In this exercise, you will:
- Learn how to detect duplicate files by content hash
- Understand file-level vs record-level deduplication
- Calculate potential space savings

## Overview

**File-level deduplication** finds duplicate files based on their content, not their names. Useful for finding duplicate files in storage systems.

In [None]:
from deduplicate_spark import create_spark_session, deduplicate_files
import os
import glob
import subprocess

spark = create_spark_session("Exercise4_FileDeduplication")
print("✓ Spark session created")

In [None]:
# Generate or find duplicate files
duplicate_files_dir = "data/duplicatefiles"

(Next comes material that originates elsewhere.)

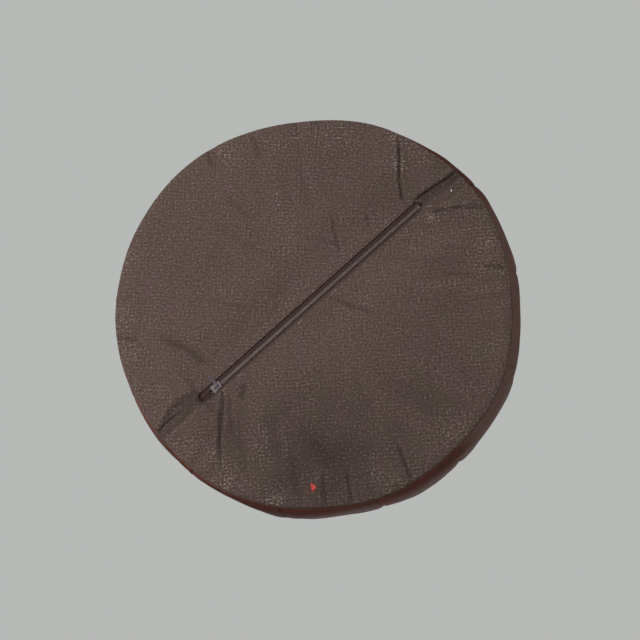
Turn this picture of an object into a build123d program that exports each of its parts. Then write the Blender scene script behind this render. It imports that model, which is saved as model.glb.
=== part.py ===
from build123d import *
import math
import os

# Round leather pouf, standing on its fabric base with the seat up.
# Millimetres, +Z up, origin at the centre of the base on the surface it stands on.
# The zip runs along +X across the base, from the parked slider towards its bottom stop.

os.makedirs("parts", exist_ok=True)

# Whole pouf
panel_count = 13
seam_turn = 2.8  # degrees from +X to the first upright seam
base_radius = 290.0  # seam between the fabric base and the leather side
belly_out = 12.0  # how far the stuffed side swells past the base seam
crown_seam_in = 2.0  # how far the crown seam lies inside the base seam
seat_height = 345.0
base_seam_height = 9.0
crown_rise = 41.0  # from the crown seam to the highest part of the seat
crown_dish = 10.0  # how far the button pulls the middle of the seat down

# Leather and its seams
leather_thickness = 1.6
seam_allowance = 7.0  # leather turned in behind each ring seam
upright_allowance = 5.0  # leather turned in behind each upright seam
side_seam_draw = 6.0  # how far an upright seam draws the side in
crown_seam_draw = 5.0  # how far a seam draws the seat down
seam_gap = 0.2  # thread's room between sewn edges

# Fabric base
fabric_thickness = 1.0
rim_width = 15.0  # the base turns up to its seam over this width
base_allowance = 7.0
hem_width = 9.0
groove_depth = 7.0  # the zip lies this far above the floor
groove_flat = 20.0  # half width of the groove's level bottom
groove_half = 42.0  # half width where the groove has run out
groove_run_out = 0.4  # the groove's curve ends this far below the base

# Zip
zip_offset = 10.0  # from the centre of the base towards -Y
slider_rim_gap = 109.0  # from the rim to the parked slider, along the base's radius
stop_rim_gap = 75.0  # from the rim at the other side to the bottom stop
slot_past_slider = 38.0  # open slot behind the parked slider
slot_past_stop = 10.0
near_hem_gap = 6.3  # hem to chain centre on the larger panel's side
far_hem_gap = 8.6  # hem to chain centre on the smaller panel's side
tape_width = 15.0
tape_thickness = 0.7
tape_tuck = 8.0  # tape hidden beyond each end of the slot
tooth_pitch = 3.0
tooth_foot = 1.5  # width of a tooth at its tape
tooth_neck = 0.9
tooth_head = 1.8
tooth_tip = 1.0
tooth_height = 2.4
chain_half = 3.3  # chain centre to the tape's edge
head_reach = 1.3  # how far a tooth passes the chain's centre
head_shoulder = 0.6
neck_end = 0.1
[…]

if not os.path.exists(duplicate_files_dir) or len(glob.glob(os.path.join(duplicate_files_dir, "*"))) == 0:
    print("Generating duplicate files...")
    if not os.path.exists("data"):
        os.makedirs("data")
    subprocess.run(["python", "generate_duplicate_files.py", "25", "0.9", duplicate_files_dir])
    print("✓ Files generated")
else:
    print("✓ Using existing files")

# Get all files
file_paths = glob.glob(os.path.join(duplicate_files_dir, "*"))
file_paths = [f for f in file_paths if os.path.isfile(f)]
print(f"\nFound {len(file_paths)} files to analyze")

In [None]:
# Run file-level deduplication
print("Running file-level deduplication...")
deduplicate_files(spark, file_paths, output_dir=None)
print("\n✓ Deduplication complete!")

## Questions to Answer

1. How many duplicate files were found?
2. What is the total space that could be saved?
3. How does file deduplication differ from record deduplication?

In [None]:
spark.stop()
print("✓ Spark session stopped")